Although he has had some success in shifting power from bureaucrats to politicians, Hatoyama conceded that he had failed to win public support for his administration's handling of the economy and, crucially, his recent decision on the fate of a US military base on the southern island of Okinawa.

"That was mainly because of my failings," he said, his eyes filling with tears. "The public has refused to hear me."

His fate was in effect sealed by his decision last week to renege on a campaign promise to move a US marine airbase off Okinawa – a move he hoped would demonstrate his determination to end Japan's subservience to Washington's foreign policy.

In the end, US intransigence and the lack of a viable alternative site forced him to accept a 2006 agreement to move the base from its city centre location to an offshore site on the island's northern coast.

His change of heart enraged politicians and residents on Okinawa, who accused him of betrayal, and sent his public support ratings below 17%, compared with over 70% when he took office last September.

Hatoyama, 63, said the importance of maintaining a strong US alliance in the face of a rising China and instability on the Korean peninsula had forced him to cave in to Washington's demands.

"There was no choice but to keep the base on Okinawa," he said, while attempting to sell the deal to a disgruntled electorate and his coalition partners. "I sincerely hope people will understand the agonising choice I had to make. I knew we had to maintain a trusting relationship with the US at any cost."

Although Hatoyama's resignation came sooner than expected, Japanese voters will find themselves in familiar territory, as another ruling party scrambles to appoint a new leader.

Media reports said the Democrats would choose Hatoyama's successor on Friday. The acknowledged frontrunner is the finance minister, Naoto Kan, who earned a reputation for toughness when he took on bureaucrats over an HIV-tainted blood products scandal as Liberal Democratic party health minister in the mid-1990s.

Other possible successors include the foreign minister, Katsuya Okada, and Seiji Maehara, the transport minister.

Kan, 63, has called on the Bank of Japan to do more to fight deflation and is less resistant than Hatoyama to raising the 5% sales tax to pay for ballooning health and welfare costs.

If elected, he will quickly come under pressure to send a strong message to investors over how he intends to rein in Japan's huge public debt – now approaching 200% of GDP – and fund the government's ambitious public spending commitments.

But analysts expected the turmoil to delay key announcements on economic policy. "Hatoyama's resignation may cause delays in the scheduled releases this month of the government's growth strategies and fiscal discipline targets," said Hirokata Kusaba, an economist at Mizuho Research Institute.

"Whoever replaces Hatoyama would need to work them out before an upper house election, or else disappoint voters.
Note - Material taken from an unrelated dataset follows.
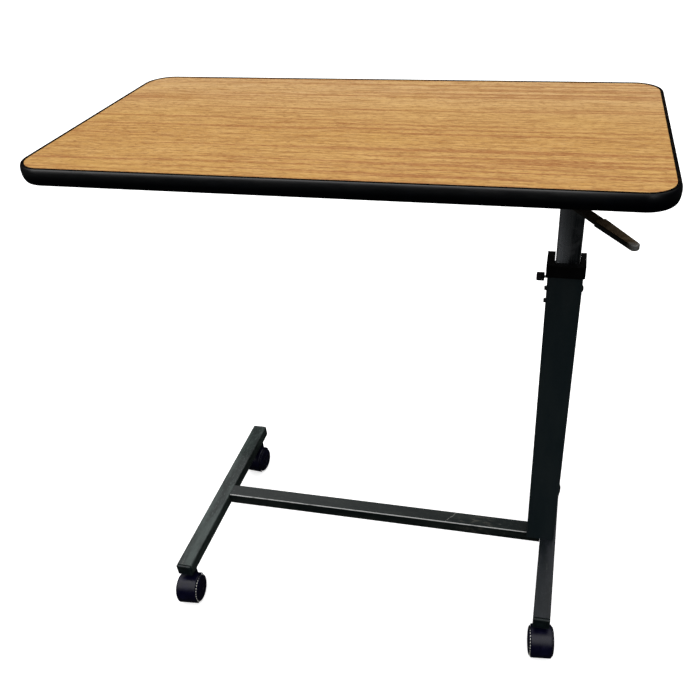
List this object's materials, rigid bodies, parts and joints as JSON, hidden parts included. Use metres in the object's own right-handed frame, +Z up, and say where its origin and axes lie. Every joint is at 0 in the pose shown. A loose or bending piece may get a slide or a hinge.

Things could not get any worse after Hatoyama quits, given the current deadlock in many important issues."

The potential unraveling of Japan's centre-left experiment comes less than a year after the Democrats ended more than half a century of almost uninterrupted rule by the conservative LDP.

The government can at least take comfort in the fact that the LDP, riven by infighting and defections, is unlikely to mount a strong challenge in July's upper house elections.

Although they have a comfortable majority in the lower house, the Democrats needed to form a coalition with the People's New party and the left-wing Social Democratic party to secure a majority in the upper house and smoothe the passage of key legislation.

The coalition began to crumble last week when Hatoyama sacked the Social Democrats' leader, Mizuho Fukushima, after she refused to sign off on the US air base deal.

Her party's subsequent decision to leave the government prompted senior figures in Hatoyama's party to pressure him to resign and give the Democrats a fighting chance next month.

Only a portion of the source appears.